Archive for June 4th, 2009

Catfight!

NS June 4th, 2009

Hey, look everybody, Catfight!

Okay, so there’s not an actual fight going on in this photograph, featured in the New York Post, but the message is that these two ladies (Megan Fox and Angelina Jolie) are engaged in a war, alright — a war of how smokin’ HOT they are, or are perceived to be; of how old or young they are; and, of course, how much of a “bad girl” each is. Below the picture of them squaring off in this Battle of the Babes, we are treated to bullet-pointed analysis of their tattoos, significant others, age, best quotes, ancestry and professional accolades, searching for ways in which the two are different from and alike one another, and using those differences or sameness to create an illusion of friction, competition, judgment and controversy.

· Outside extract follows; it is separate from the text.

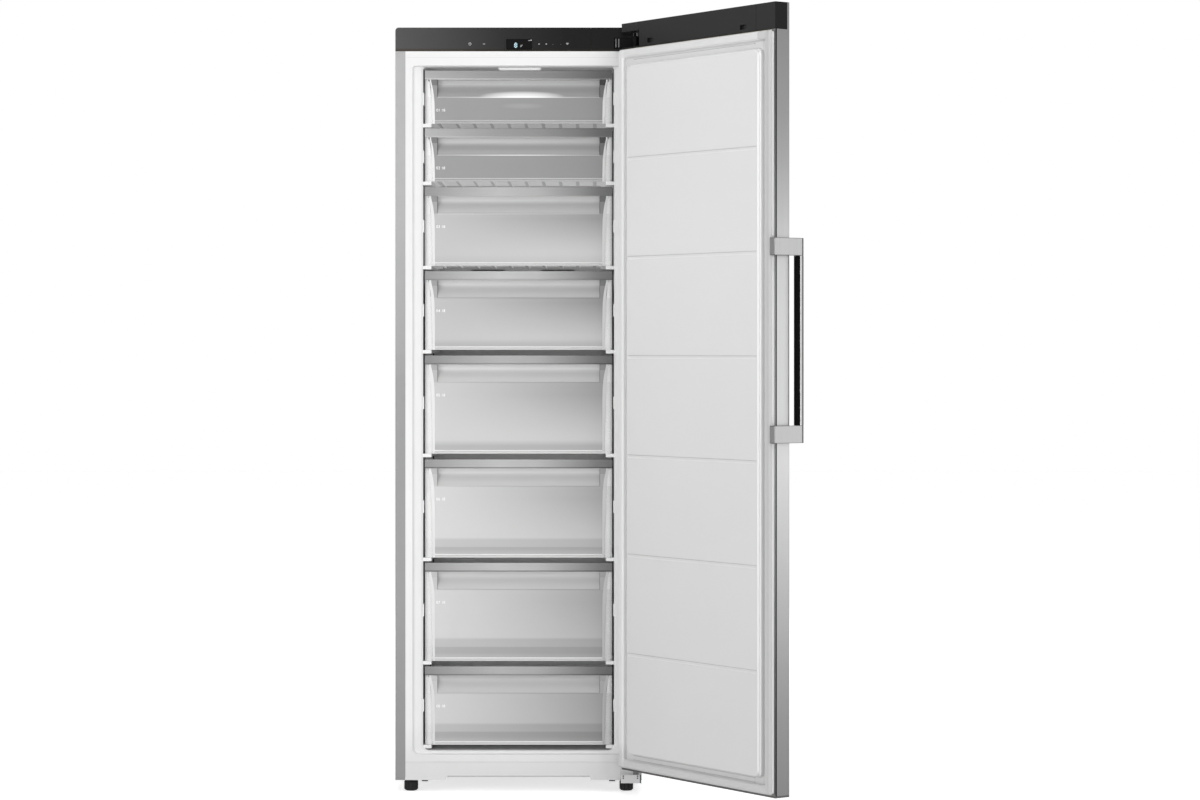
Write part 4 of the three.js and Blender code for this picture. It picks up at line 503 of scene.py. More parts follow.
# %% The tubs' white
def tub_plastic(number):
    """Thin walls let light through, painted as a glow; painted shade darkens edges, sides and ribs."""
    finish = Finish(f"tub_white_{number}", Coat_Weight=0.05)
    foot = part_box(f"drawer_{number}_tub")[0].z
    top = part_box(f"drawer_{number}_trim")[1].z
    cloud = finish.noise(finish.place(), 4.0)
    x = finish.across("X") - cabinet_x
    y = finish.across("Y")
    z = finish.across("Z")
    side = abs(x)
    left = x < 0
    wing = (side > WING_INNER) * (y < at(0, WING_DEPTH_MM, 0).y)
    upper = wing * (z > top - GRIP_TALL)
    hidden = (side > SIDE_FROM) * (y > at(0, SIDE_FROM_MM, 0).y)
    # Painted shadow on one side of each rib under the floor.
    rib = finish.math("FRACT", (x + RIB_PITCH / 2) * (1 / RIB_PITCH)).between(*RIB_SHARE)
    shadow = rib * (z < foot + RIB_TALL)

    # Painted shade on the wings' outer edges, on the sides beside the liner's walls and on right wings.
    outer = finish.ramp(
        side, *WING_EDGE, [(0.0, 1.0), (0.24, 0.93), (0.5, 0.82), (0.72, 0.62), (0.95, 0.4), (1.0, 0.3)],
    )
    shaded = (1 - wing * (1 - outer)) * (1 - hidden * SIDE_SHADE)
    dim = wing * (x > 0) * max(0.06, 0.062 * number - 0.25)
    base = (cloud * 0.02 + 0.79) * (1 - dim) * (1 - shadow * 0.4)
    finish.set("Base Color", finish.grey(base * shaded))
    finish.set("Roughness", (cloud - 0.5) * 0.1 + 0.3)

    # Painted light: a glow in the wings, more in their upper part, and a weaker one over the rest of the
    # tub.
    left_glow = left * (0.25 if number in SHALLOW else max(0.035, 0.23 - 0.03 * number))
    right_glow = (1 - left) * max(0.1, 0.2 - 0.013 * number)
    wing_glow = wing * (left_glow + right_glow) + upper * (0.12 - left * 0.03)
    deep = INNER_GLOW.get(number, 0.13 - 0.013 * number)
    inner_glow = (1 - wing) * (1 - shadow * 0.6) * deep
    finish.glow(finish.grey((wing_glow + inner_glow) * shaded))
    finish.bump(finish.noise(finish.place(), 420.0), 0.03)
    return finish.material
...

I mean, isn’t that the trash media’s job summed up, right there? The Post epitomizes it, obviously, as does the Daily Mail here in the UK. I wouldn’t line my cat’s litter tray with either, personally, not least because I once read that misogyny can be contracted through direct physical contact with it, especially when soaked in urine.

The Boston Herald, not wanting to be left out of the Catfight! stakes decided it would be fun to pit the “Octomom” (Nadya Suleman) against Kate Gosseling of “Jon and Kate Plus Eight” fame (a popular US tv show about a couple with 8 kids, for those who haen’t a clue who I’m talking about) and stir up some trouble between the two.

And so and on and so on, ad nauseum. Examples of woman versus woman Catfights! can be found every day, in multiple media outlets (not just the tabloids) across the world. I’ve asked myself why this is and while many people’s first instinct is to say (or at least think) that women are just petty and bitchy like that, I know better. I know that Catfights! are our culture’s way of keeping women otherwise occupied while the men behind the curtain pull all the strings and make all the laws that will keep us at each other’s throats for another century.

I’ve often heard a sentiment expressed that women are each other’s worst enemies, not men. When we fuss and stress out about how we look before going out on the town, our fellas roll their eyes and say we’re being silly, that no one will care what we wear or how we look. They love us for who we are, as individuals. We are told that the only reason we care is that other women care — that they will be judging our clothes, our hair and makeup, our topics of conversation, the way we laugh, what we order from the bar. In a way, they’re right. We do try to please other women and care what they think, as much as we might not like to admit it. But competition and shallow judgment among us is not some biological norm, it’s not the way we were “wired.”

The only reason we care so much what other females think is because we know that they will have read the same magazines full of ads for diet pills and stories on the latest fashions, heard the same sexist jokes, seen the same beer commercials, worked with the same chauvinists and interalized all of the ways, both large and small, that our society marginalizes, belittles and objectifies women. And we know that if we’ve been suckered into worrying about how we look and how we behave every time we leave the house, other women will have too.

Because we’ve been conditioned to base our sense of identity on our public image, what other choice do we have? It’s a rare, extremely self-assured woman who doesn’t mold herself into what others think she should be and instead into what she was destined to become. Take, for example, the “Mommy Wars.” It is a myth that they were created by, run for the benefit of or perpetuated by mothers who revel in judging other women for their differing choices, to make themselves feel better about theirs. Make no mistake — we did not create this war, oh no. Why would we strike the match that burns us? There is nothing for us to gain by wasting time and energy on tearing each other down. We’re all busy enough as it is, right? So if I don’t have a vested interest in making you feel bad about yourself and you don’t have a vested interest in making me feel bad about myself, what the hell are we doing on this faux battleground? It’s like invading a country and then finding it had no weapons of mass destruction after all.

But as we know, even when weapons are not found, one or both sides will feel they’ve come too far to quit outright. And so we press on, heaping more misguided bullshit on top of the pile threatening to break us. We can’t see the forest for the trees now and it’s easier to blame something else instead: each other, politics, religion, idealism, feminism…

We avoid talking about the ways in which our choices have empowered us as mothers or what has worked for our families fear of being accused of harboring a superiority complex or inflicting guilt upon those who made different choices or had different circumstances. We draw lines in the sand between those of us who have had children and those of us who haven’t. Even amongst feminists, we have been put into neat little boxes (or, more accurately, waves) to keep us separate, divided and anything but united. Because the powers that be know that if we were to ever break out of our boxes, tear down the walls dividing us, burn the straw man fallacies and advance as one unwavering, unmoldable mass, it would be like King Kong crashing through New York. Thousands would flee their homes, running in fear from the hairy-legged fembots seeking to destroy mankind by putting a W-O in front of it. Or, at least that’s what some people and organizations would like everyone to think.

When the claws have been retracted and the fur has stopped flying, I think we’ll all see exactly who or what was behind the Catfight! concept…and it won’t be wearing a skirt.